HIU’S INVESTIGATORS could not help liking Pasqualito. Although a psychopath, the most precipitously violent of the Cowboys, he had a directness and stand-up quality that was appealing. He was invariably jovial in his encounters with the detectives, and though he’d openly taunted Tebbens, Dugan, and Benitez in the past, he tipped his hat to them now. It was business, as far as he was concerned; he had a job to do, and so did they.
Whatever their feelings toward Pasqualito, the detectives weren’t taking any chances with him. They kept him in irons during the plane ride and refused to let him eat or drink. They didn’t want him going to the bathroom until after they landed. The gang leader took it in stride.

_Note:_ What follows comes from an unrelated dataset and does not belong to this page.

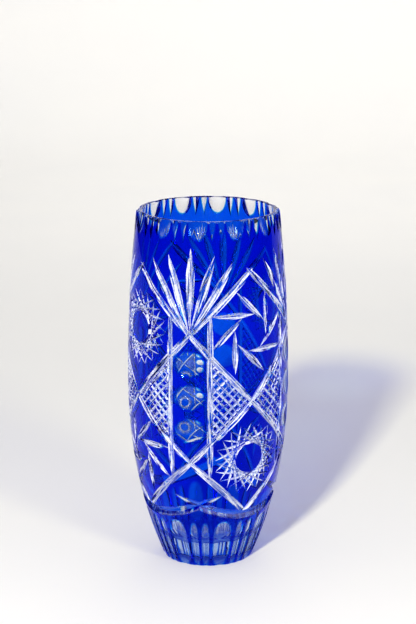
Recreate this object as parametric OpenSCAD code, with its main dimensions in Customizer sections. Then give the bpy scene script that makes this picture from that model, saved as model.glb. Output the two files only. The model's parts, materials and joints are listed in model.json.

Sandwiched between Dugan and Tebbens, he entertained them with tales about the Dominican corrections system. The last five days he’d been locked in an eight-by-eight cell with a hole dug in the center for a toilet. There was no bed, just a little straw in one corner of the cell, and no food. In the Dominican Republic, a prisoner’s relatives provide the food; Pasqualito had none on the island. He hadn’t eaten for five days, and he’d been afraid to drink the polluted water. Another few hours, he said, wouldn’t make a difference. “I can’t wait to get back to Rikers and have me a steak,” he told Dugan.